過払い請求ブームの後は?
法律事務所システムThemis開発担当の田原と申します。
2010年の貸金業法の改定で、過払い金ブームが起こりました。
グレーゾーン金利での支払いを続けていた消費者は、払い過ぎとなっていたためその分を返してもらえる、いわば「現代の永仁の徳政令」とも言えるものです。
そのため、借金を抱えていた消費者はこぞって過払い金請求をしたため、貸金業者は経営が苦しくなり、なかには倒産するところもありました。
一方、潤ったのが弁護士・司法書士業界です。
過払い金請求は一般人からすると、「ややこしい」「めんどくさい」「よくわからない」と、なかなか自分でするのはハードルが高いものです。
ですが、借金問題を常日頃から取り扱っていた弁護士や司法書士からすれば、一般の借金問題と比べて比較的手続きが簡易であるのと、過払い金が返金されればその中から成功報酬が受け取れるため未回収となることがないこと、また過払い金額によっては成功報酬が100万円以上にもなることから、テレビCMをしてまで過払い金請求をPRする弁護士事務所までありました。
しかし、5年経って状況が変わってきました。
過払い金の対象者が、ぐっと減ってしまったからです。
過払いができる人はもうしてしまっているし、2010年以降に借り入れした人は法定金利での借り入れなので過払い金が発生しないからです。

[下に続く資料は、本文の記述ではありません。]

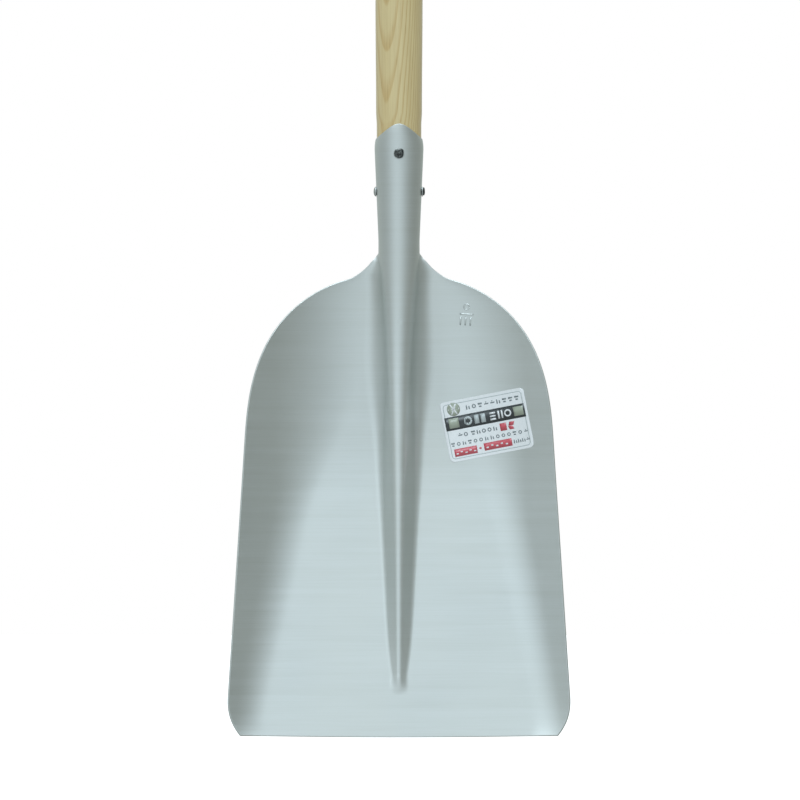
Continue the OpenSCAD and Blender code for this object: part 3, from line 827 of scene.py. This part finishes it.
def rivet(name, r, grip, head, tail, axis, at, replaces, materials, seed, notch=None):
    """Rivet along an axis: domed head behind `at`, shank, and a hammered tail at the far end."""
    rng = random.Random(seed)
    bumps = [(rng.uniform(0.012, 0.03), k, rng.uniform(0, 2 * pi)) for k in (2, 3, 4)]
    head_r, head_h = head
    tail_r, tail_h = tail
    profile = [(0.0, -head_h)]
    profile += [(head_r * sin(a), -head_h * cos(a) ** 0.85) for a in np.linspace(0.1, pi / 2 - 0.12, 14)]
    profile += [(head_r, -0.12), (head_r - 0.12, 0.0), (r, 0.0), (r, grip)]
    profile += [(tail_r * 0.9, grip), (tail_r, grip + 0.2 * tail_h), (tail_r * 0.99, grip + 0.45 * tail_h)]
    crown = ((0.93, 0.68), (0.82, 0.85), (0.66, 0.95), (0.48, 1.0), (0.3, 0.99), (0.14, 0.97))
    profile += [(tail_r * f, grip + tail_h * h) for f, h in crown]
    profile.append((0.0, grip + tail_h * 0.96))

    def hammered(q, z, a):
        if z < grip or (z == grip and q <= r):
            return q, z
        swell = 1 + sum(s * cos(k * a + p) for s, k, p in bumps)
        if notch is not None:
            d = (a - notch + pi) % (2 * pi) - pi
            swell *= 1 - 0.52 * np.exp(-(d / 0.38) ** 2) + 0.10 * np.exp(-((abs(d) - 0.75) / 0.35) ** 2)
        height = smooth(grip, grip + tail_h, z)
        dent = noise.noise(Vector((q * cos(a) * 0.75, q * sin(a) * 0.75, seed))) * 0.22 * height
        if notch is not None:
            dent -= 0.3 * np.exp(-(d / 0.4) ** 2) * smooth(0.2, 1.0, q / tail_r) * height
        return q * swell, z + dent
    verts, faces = lathe(profile, 64, hammered)
    rings = len(profile) - 2
    obj = new_object(name, turned(verts, axis, at), faces, materials, replaces)
    if len(materials) > 1:
        first_tail = 1 + 64 * (rings - 9)
        for poly in obj.data.polygons:
            poly.material_index = 1 if min(poly.vertices) >= first_tail - 64 else 0
    return obj


def burr(name, r_in, r_out, thick, axis, at, material, replaces, dish=0.12):
    """Washer with rounded edges, slightly dished under the tail."""
    e = thick * 0.32
    loop = [(r_in, e), (r_in + e, 0.0)]
    loop += [(r_out - e + e * sin(a), e - e * cos(a)) for a in np.linspace(0, pi / 2, 5)]
    loop += [(r_out - e + e * cos(a), thick - e + e * sin(a)) for a in np.linspace(0, pi / 2, 5)]
    loop += [(r_in + 0.6 * (r_out - r_in), thick - dish * 0.5), (r_in + e, thick - dish)]
    loop.append((r_in, thick - dish - e * 0.5))
    verts, faces = ring_lathe(loop)
    return new_object(name, turned(verts, axis, at), faces, [material], replaces)


def socket_rivets():
    r = socket_r(FRONT_RIVET_Z) + 0.05
    rivet("front_rivet_steel", RIVET_R, 2 * r + 0.85, (4.6, 2.2), (3.5, 1.35), (0, -1, 0),
          (0, AXIS_Y + r, FRONT_RIVET_Z), ["front_rivet"],
          [HEAD_STEEL, TAIL_STEEL], 11, FRONT_NOTCH)
    burr("front_burr_washer", RIVET_R + 0.05, 4.1, 0.8, (0, -1, 0), (0, AXIS_Y - r, FRONT_RIVET_Z),
         BURR, ["front_burr"])
    r = socket_r(SIDE_RIVET_Z) + 0.05
    rivet("side_rivet_steel", RIVET_R, 2 * r + 0.85, (3.6, 2.0), (3.2, 1.4), (1, 0, 0),
          (-r, AXIS_Y, SIDE_RIVET_Z), ["side_rivet"], [HEAD_STEEL, TAIL_STEEL], 23, SIDE_NOTCH)
    burr("side_burr_washer", RIVET_R + 0.05, 3.6, 0.8, (1, 0, 0), (r, AXIS_Y, SIDE_RIVET_Z),
         BURR, ["side_burr"])


FRONT_NOTCH = pi / 2
SIDE_NOTCH = 0.0
shaft()
socket_rivets()


# ---- D-grip: two pressed shells, their rivets, and the turned bar on its pin ----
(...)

そのため、過払い金のPRのCMをしていた弁護士事務所も次々CMを打ち切り、めっきりテレビでも見ることが減ってしまいました。
若手の弁護士事務所などでは、過払い金請求の依頼が収入の大半を占めていて、そのほかの依頼はほとんどしたことがないと言った、偏った業務内容のところもあります。
そのような弁護士事務所は急激に依頼が減ってしまい、経営に四苦八苦し弁護士事務所をたたむところまであります。
この先、過払い金請求に変わる依頼を掘り起こしていくことが、弁護士事務所の大きな課題となるかもしれませんね。